The wobbly rupee has been on the list of everyone’s worries for about a few months now, particularly after the closing of the first quarter of the current fiscal. The Indian currency, unstable and ever-weakening since beginning of April this year, nonetheless, is responding to the aftermath of the US Federal Reserve’s skimming of its cheap credit lending policy. With the rupee breaching the 60 mark against the US dollar once again in about a week’s time, the volatility of the currency, along with the deepening crisis in which the currencies of the emerging economies are finding themselves in, points towards the larger malaise ailing the global capital market. However, the fact that the rupee suffered more than the Turkish lira and the Brazilian real, indicates that the currency value depreciation is not a sudden and isolated incident. It is, actually, the outcome of protracted policy paralysis of the current government, which had been accepting easy short-term loans from the US Federal Reserve and piling up the debt trap, which has reached gargantuan proportions by now. The unfortunate truth is that the rupee is the only Asian currency that has shown such a quick depreciation to be ranked the top five worst-performing ones, behind the South African rand and the Brazilian real, having weakened by 10 per cent since the beginning of April this year. Clearly, the official explanation that the growing clout of rupee is in sync with the current account deficit in all the emerging market economies does not hold water when compared to China or Japan, or even Singapore, which had suffered a CAD of almost 20 per cent of GDP. 

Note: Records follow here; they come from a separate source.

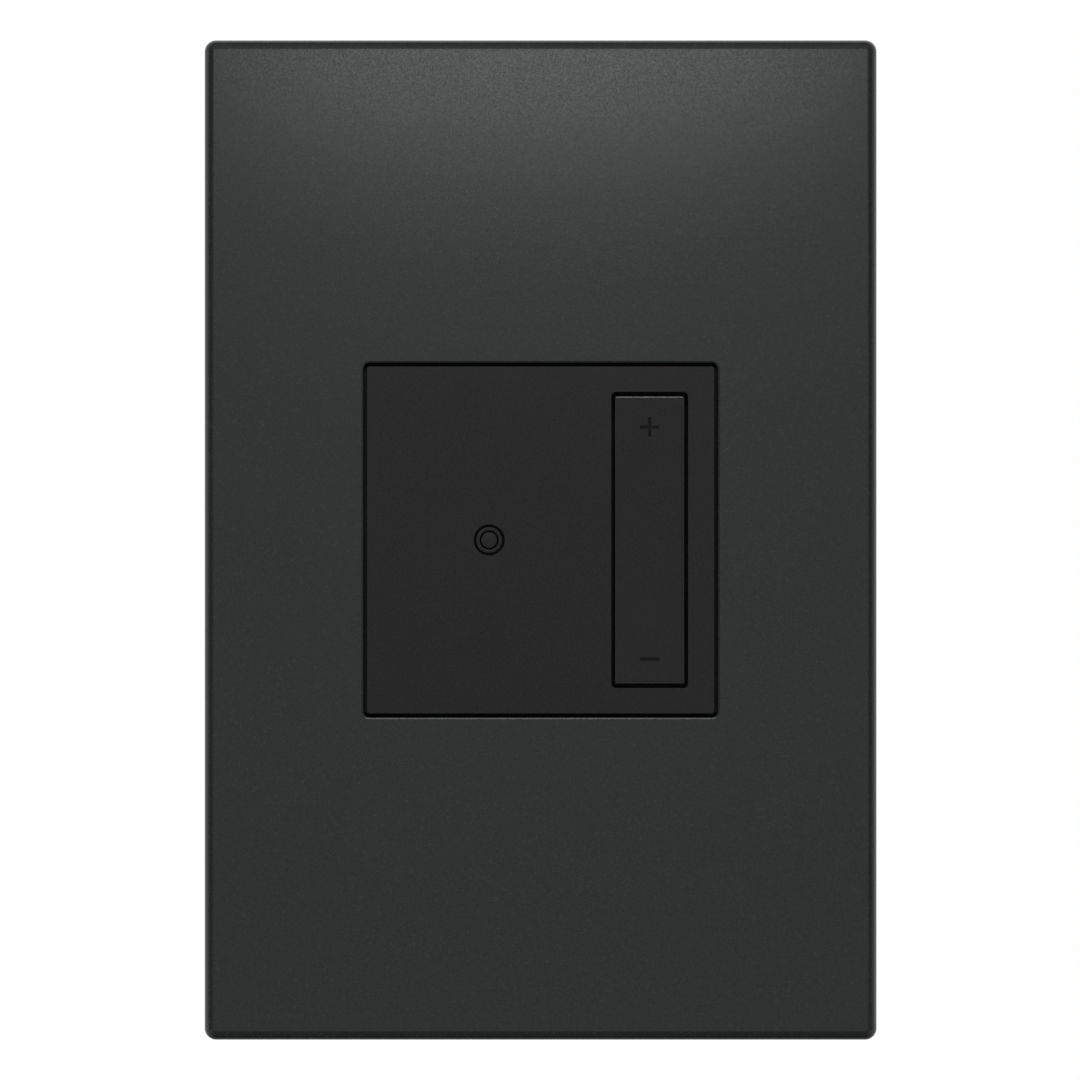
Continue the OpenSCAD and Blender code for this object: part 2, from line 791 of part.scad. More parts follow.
wall_plate();
mounting_frame();
box_screws();
front_carrier();
tap_face();
tap_hinge_pin();
dimmer_rocker();
rocker_pin();
indicator_ring();
indicator_lens();
tap_plunger();
tap_spring();
raise_plunger();
raise_spring();
lower_plunger();
lower_spring();
tap_switch();
raise_switch();
lower_switch();
control_board();
indicator_led();
microcontroller();
board_connector();
board_spacers();
power_board();
choke_core();
choke_winding();
filter_capacitor();
supply_capacitor();
triac();
triac_insulator();
triac_screw();
heat_sink();
fuse();
surge_varistor();
rear_housing();
housing_screws();
terminal_plates();
terminal_clamps();
terminal_screws();
ground_screw();
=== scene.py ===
"""The looks of the wall dimmer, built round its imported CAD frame. Lengths in the shape code are
in millimetres, in the frame's own axes, and become metres when a mesh is made."""

import json
import math

import bmesh
import bpy
from mathutils import Matrix, Vector
from mathutils.geometry import delaunay_2d_cdt


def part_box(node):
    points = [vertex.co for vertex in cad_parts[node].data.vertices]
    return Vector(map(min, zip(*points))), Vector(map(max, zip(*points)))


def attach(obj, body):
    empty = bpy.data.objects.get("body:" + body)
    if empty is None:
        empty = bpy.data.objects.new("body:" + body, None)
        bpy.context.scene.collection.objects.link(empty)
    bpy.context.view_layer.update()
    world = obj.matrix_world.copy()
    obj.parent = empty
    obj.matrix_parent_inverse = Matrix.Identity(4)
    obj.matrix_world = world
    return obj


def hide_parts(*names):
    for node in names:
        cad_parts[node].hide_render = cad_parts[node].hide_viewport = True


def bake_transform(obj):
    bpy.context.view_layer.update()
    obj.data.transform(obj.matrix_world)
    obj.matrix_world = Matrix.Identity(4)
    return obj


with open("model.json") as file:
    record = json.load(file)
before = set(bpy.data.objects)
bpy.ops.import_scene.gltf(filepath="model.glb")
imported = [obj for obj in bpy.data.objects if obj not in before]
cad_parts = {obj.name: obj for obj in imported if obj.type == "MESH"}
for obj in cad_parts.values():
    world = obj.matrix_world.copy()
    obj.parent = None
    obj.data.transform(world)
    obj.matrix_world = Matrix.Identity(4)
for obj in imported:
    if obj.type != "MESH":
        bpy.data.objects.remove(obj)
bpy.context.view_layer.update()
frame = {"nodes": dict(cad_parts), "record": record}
MM = 0.001

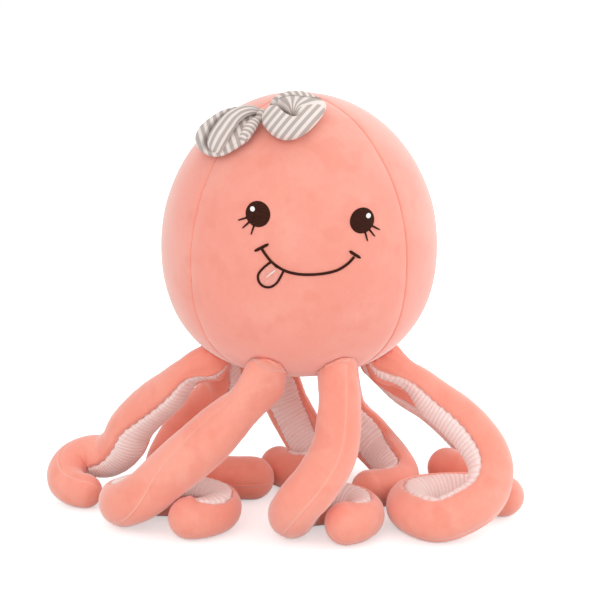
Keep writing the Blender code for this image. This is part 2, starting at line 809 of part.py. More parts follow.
def make_arm(name, arm, coral, pale, parent):
    """One stuffed arm on its pivot: the coral cloth with its filling, and the ribbed strip in its bed."""
    stations = arm_stations(arm)
    pivot = stations[0][0]
    body = add_pivot("arm_" + name + "_pivot", pivot, parent)
    first, last = capped(stations)
    bed = STRIP_THICKNESS + STRIP_GAP
    begin = near_station(stations[1], stations[0], STRIP_END_STEP)
    end = near_station(stations[-1], stations[-2], STRIP_END_STEP)
    inner = stations[1:-1] + [end]
    angles = CORAL_ANGLES + BED_ANGLES
    full = [0.0] * len(angles)
    sunk = [0.0] * len(CORAL_ANGLES) + [bed] * len(BED_ANGLES)
    rings = [section(station, angles, full) for station in (*first, stations[0], begin)]
    rings += [section(station, angles, sunk) for station in inner]
    rings += [section(station, angles, full) for station in (stations[-1], *last)]
    bm = bmesh.new()
    add_loft(bm, rings)
    add_piece("arm_" + name, bm, coral, body, pivot)
    strip_angles = STRIP_INNER_ANGLES + STRIP_OUTER_ANGLES
    depths = [STRIP_THICKNESS] * len(STRIP_INNER_ANGLES) + [0.0] * len(STRIP_OUTER_ANGLES)
    bm = bmesh.new()
    add_loft(bm, [section(station, strip_angles, depths) for station in inner])
    add_piece("ribbed_strip_" + name, bm, pale, body, pivot)


def settle(root):
    """Shift the whole toy so that the middle of its footprint is the origin."""
    bpy.context.view_layer.update()
    spots = []
    for piece in PARTS.objects:
        if piece.type == "MESH":
            spots += [piece.matrix_world @ vert.co for vert in piece.data.vertices]
    for axis in (0, 1):
        low = min(spot[axis] for spot in spots)
        high = max(spot[axis] for spot in spots)
        root.location[axis] = -(low + high) / 2


for old in list(bpy.data.objects):
    bpy.data.objects.remove(old)
PARTS = bpy.data.collections.new("plush_octopus")
bpy.context.scene.collection.children.link(PARTS)


def main():
    root = bpy.data.objects.new("plush_octopus", None)
    PARTS.objects.link(root)
    coral = material("coral_velour", (0.93, 0.36, 0.27), 0.85)
    pale = material("ribbed_cloth", (0.9, 0.66, 0.6), 0.8)
    stuffing = material("stuffing", (0.9, 0.9, 0.88), 0.95)
    striped = material("bow_cloth", (0.62, 0.54, 0.5), 0.8)
    side_span = 180 - FRONT_GORE_SPAN
    make_gore("head_front_gore", 0, FRONT_GORE_SPAN, FACE_TURN_STEP, coral, root)
    make_gore("head_right_gore", 90, side_span, GORE_TURN_STEP, coral, root)
    make_gore("head_back_gore", 180, FRONT_GORE_SPAN, GORE_TURN_STEP, coral, root)
    make_gore("head_left_gore", -90, side_span, GORE_TURN_STEP, coral, root)
    make_head_filling(stuffing, root)
    make_face(root)
    make_bow(striped, striped, root)
    for name, arm in ARMS.items():
        make_arm(name, arm, coral, pale, root)
    settle(root)


main()
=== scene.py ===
"""Looks of the plush octopus: velour head and arms, ribbed inner strips, embroidered face and striped bow."""

import math

import bpy
import numpy as np
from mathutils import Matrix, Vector, noise


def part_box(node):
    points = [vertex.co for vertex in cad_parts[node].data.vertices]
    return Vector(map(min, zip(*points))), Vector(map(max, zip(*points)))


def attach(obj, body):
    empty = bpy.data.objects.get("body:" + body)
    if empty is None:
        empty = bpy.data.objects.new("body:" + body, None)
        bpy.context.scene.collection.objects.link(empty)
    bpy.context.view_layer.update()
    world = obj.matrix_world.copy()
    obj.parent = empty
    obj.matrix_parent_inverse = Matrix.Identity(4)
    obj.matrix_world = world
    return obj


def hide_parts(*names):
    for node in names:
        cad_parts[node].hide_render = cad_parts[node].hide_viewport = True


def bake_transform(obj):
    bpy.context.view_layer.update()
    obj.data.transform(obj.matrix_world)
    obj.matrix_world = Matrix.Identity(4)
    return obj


MM = 0.001
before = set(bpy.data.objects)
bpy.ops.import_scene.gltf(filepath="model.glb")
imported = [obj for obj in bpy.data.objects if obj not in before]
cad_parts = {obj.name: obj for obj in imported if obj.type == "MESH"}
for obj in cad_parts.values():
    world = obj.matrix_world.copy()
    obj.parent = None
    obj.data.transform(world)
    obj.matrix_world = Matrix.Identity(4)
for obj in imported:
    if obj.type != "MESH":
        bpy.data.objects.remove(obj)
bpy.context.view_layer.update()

# The head's axis in the frame; everything is made about the axis and then shifted
filling_low, filling_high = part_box("head_filling")
AXIS = np.array([(filling_low[0] + filling_high[0]) / 2, (filling_low[1] + filling_high[1]) / 2, 0.0])
UP = np.array([0.0, 0.0, 1.0])

HEAD_RADIUS = 120 * MM
HEAD_WIDEST_HEIGHT = 236 * MM
HEAD_ABOVE = 133 * MM
HEAD_BELOW = 111.6 * MM
FULLNESS_ABOVE = 2.0
FULLNESS_BELOW = 2.35
FRONT_GORE_SPAN = 97
CLOTH_THICKNESS = 2.6 * MM

ARM_RADIUS = 20.5 * MM
ROOT_RADIUS = 19 * MM
ROOT_GAP = 0.25 * MM
ROOT_RING_RADIUS = 77 * MM
FLOOR_FLAT_DEPTH = 0.5 * MM
BEND_SHARE = 0.82

BOW_AZIMUTH = -28
BOW_ELEVATION = 57


def ease(value):
    """A smooth step from 0 to 1."""
    value = np.clip(value, 0.0, 1.0)
    return value * value * (3 - 2 * value)


def bump_at(distance, width):
    """A bell of height 1 about a distance of 0."""
    return np.exp(-((distance / width) ** 2))


def wobble(point, size, seed=0.0):
    """Smooth noise from -1 to 1, with lumps about this size."""
    return noise.noise(Vector(point) / size + Vector((seed, seed * 0.7, -seed)))


def unit(vectors):
    """Vectors scaled to length 1."""
    return vectors / np.maximum(np.linalg.norm(vectors, axis=-1, keepdims=True), 1e-12)


# Meshes


def piece_from(name, points, faces, surface, attributes=None):
    """A smooth shaded mesh object from points about the head's axis."""
    mesh = bpy.data.meshes.new(name)
    mesh.from_pydata((np.asarray(points) + AXIS).tolist(), [], faces)
    mesh.shade_smooth()
    mesh.materials.append(surface)
    for key, values in (attributes or {}).items():
        layer = mesh.attributes.new(key, "FLOAT", "POINT")
        layer.data.foreach_set("value", np.asarray(values, np.float32))
    made = bpy.data.objects.new(name, mesh)
    bpy.context.scene.collection.objects.link(made)
    return made


def skin_faces(rings, sides, start=0, closed=True):
    """Quads between rings of points, one after another."""
    faces = []
    turns = sides if closed else sides - 1
    for ring in range(rings - 1):
        low, high = start + ring * sides, start + (ring + 1) * sides
        for side in range(turns):
            after = (side + 1) % sides
            faces.append((low + side, low + after, high + after, high + side))
    return faces


def tube_mesh(name, tubes, surface, attributes=None):
    """Closed skins over rings of points (rings, sides, 3), with a point at each end, as one piece."""
    if not isinstance(tubes, list):
        tubes = [(tubes, attributes or {})]
    all_points, all_faces, full, start = [], [], {}, 0
    for rings, marks in tubes:
        points, faces = tube_parts(rings)
        all_points.append(points)
        all_faces += [tuple(corner + start for corner in face) for face in faces]
        start += len(points)
        for key, values in marks.items():
            flat = np.asarray(values).reshape(-1)
            full.setdefault(key, []).append(np.concatenate([flat, [flat[0], flat[-1]]]))
    full = {key: np.concatenate(values) for key, values in full.items()}
    return piece_from(name, np.vstack(all_points), all_faces, surface, full)


def tube_parts(rings):
    """Points and faces of one closed skin."""
    count, sides, _ = rings.shape
    ends = np.array([rings[0].mean(axis=0), rings[-1].mean(axis=0)])
    points = np.vstack([rings.reshape(-1, 3), ends])
    faces = skin_faces(count, sides)
    first, last = count * sides, count * sides + 1
    faces += [(first, (side + 1) % sides, side) for side in range(sides)]
    base = (count - 1) * sides
    faces += [(last, base + side, base + (side + 1) % sides) for side in range(sides)]
    return points, faces


# Materials


def add_node(tree, kind, **settings):
    """A node with its settings."""
    node = tree.nodes.new(kind)
    for key, value in settings.items():
        setattr(node, key, value)
    return node


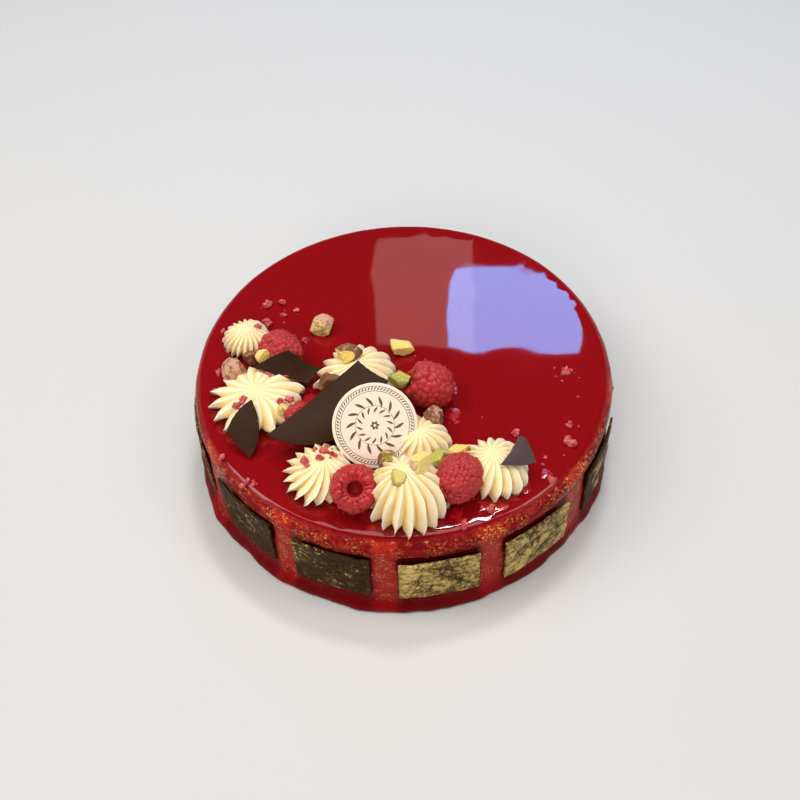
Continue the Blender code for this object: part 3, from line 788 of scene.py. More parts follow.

The deeper problem that needs to be unearthed is that the Indian economy is buried under a tremendously high external debt, which has ballooned up to four times the figures that were valid a decade back. For example, it was about USD 100 billion in 2004, yet in March 2013, the sum has assumed the enormous proportions standing at USD 390 billion. Of this, short-term yearly loans that could send shock waves through the credit-hungry Indian business sector if withdrawn, contribute a mammoth USD 172 billion, thus pointing towards the extreme vulnerability of the Indian fiscal structure to the US Federal Reserve and its global monetary policies. It must be remembered that easy credit was practiced by the US after the 2008 Wall Street crash, so as to encourage liquid money and prop up the sagging American economy. However, as the cheap money inflow dries up, sections of the businesses from developing economies, including those from the Indian sector, that were getting dependent on the low interest loans, are bound to face the brunt. With the rupee dipping, import levels rising and export going down, it’s a fiscal quagmire that is likely to worsen in the months to come. However, the UPA government seems to have dispensed fiscal correction as a possible poll plank and is instead busy shoving the blame on the flimsy CAD. Evidently, UPA neither has the political determination, nor the economic vision, to bring India out of the vicious downward spiral that it’s hurtling to.